Cyber threat researchers say they have discovered an advanced piece of computer spyware that has been used for years in espionage campaigns against government agencies, telecoms and other businesses in countries such as Russia and Saudi Arabia.
The malware, which the security firm Symantec dubbed Regin, has been used since at least 2008, the firm said in a new report.
Symantec researchers said they had no evidence tying the malware to a particular state, but said that it was “reminiscent of Stuxnet and Duqu” – two pieces of malware that were reportedly developed by the United States and Israel.
The software “provides its controllers with a powerful framework for mass surveillance,” said the report issued Sunday. Its sophistication and the resources required to develop it suggest it was created by a nation-state, the report said.
Infections were also found in Afghanistan, Pakistan, Iran, Mexico, India, Ireland and Belgium, the report said.
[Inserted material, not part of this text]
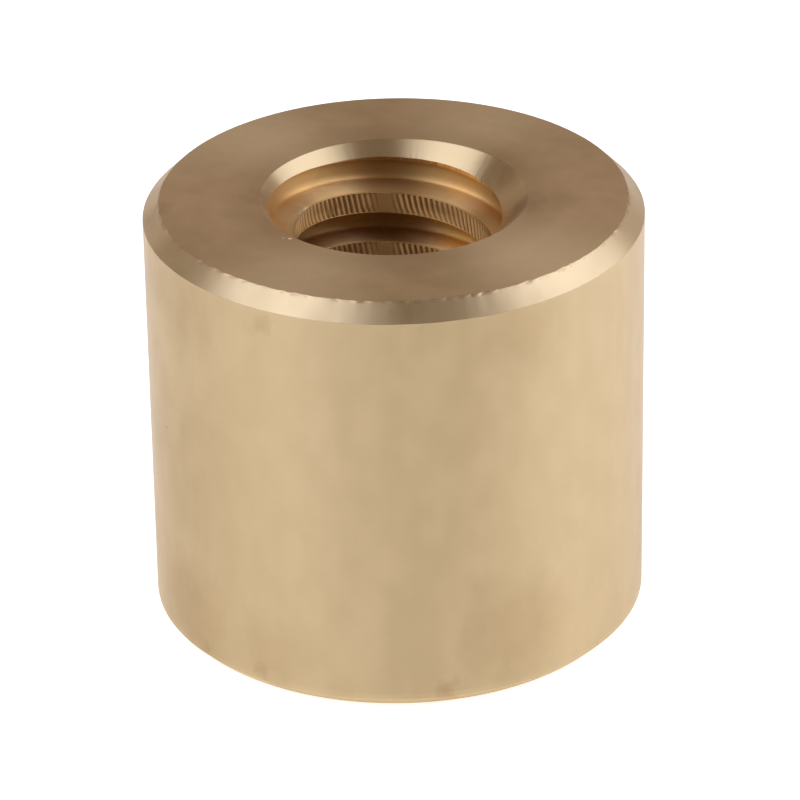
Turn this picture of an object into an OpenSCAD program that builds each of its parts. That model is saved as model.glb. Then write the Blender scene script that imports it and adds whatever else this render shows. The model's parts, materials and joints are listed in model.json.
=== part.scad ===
// Round lead screw nut, turned from one piece of bronze bar.
// A plain cylinder, chamfered at both ends, with a right-hand
// trapezoidal thread right through it and a countersink at each end.
// Millimetres, +Z up. The origin is the middle of the lower end face.

/* [Body] */
// Outside diameter
body_d = 45; // [38:0.5:70]
// Height from end face to end face
body_h = 40; // [25:1:55]
// Width and height of the chamfer round the upper end
top_chamfer = 1.5; // [0.2:0.1:3]
// Width and height of the chamfer round the lower end
bottom_chamfer = 1; // [0.2:0.1:3]

/* [Thread] */
// Nominal diameter of the screw that runs in the nut
screw_d = 22; // [16:1:26]
// Axial distance from one turn to the next
thread_pitch = 5; // [4:0.5:7]
// Angle between the two flanks of the groove
thread_angle = 30; // [24:1:30]
// Width of the bore over the crests, beyond the screw diameter less one pitch
crest_clearance = 0.7; // [0:0.1:1]
// Width across the groove roots, beyond the screw diameter
root_clearance = 0.5; // [0.3:0.1:1.2]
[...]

No infections were found in the United States, Israel or Britain, which are three countries with highly developed cyber espionage capabilities.
One notable aspect of Regin is its ability to take control of a cellphone tower and listen in or reroute calls—even obtain cellphone location data, said Liam O’Murchu, a Symantec researcher. “We see telecoms targeted a lot by this” aspect of the malware, he said. Once the malware has taken hold, the hacker “has total control. They can do whatever they want,” he said.
The researchers say they have never seen malware with this capability before.
“The ability to penetrate and monitor [cellphone] networks is perhaps the most unusual and interesting aspect” of the malware, said Costin Rau, director of global research at Kaspersky Lab, which also detected Regin and reported on its findings in a blog post on Monday. He highlighted the risk of other hackers taking advantage of the capability to “launch different attacks against mobile users.”
Regin also allows the operator to run multiple operations off one platform, and to tailor the operation to the target, O’Murchu said. Capabilities include sniffing, tracking and stealing passwords and system administrator credentials. It “goes to extraordinary lengths” to conceal itself, the report said.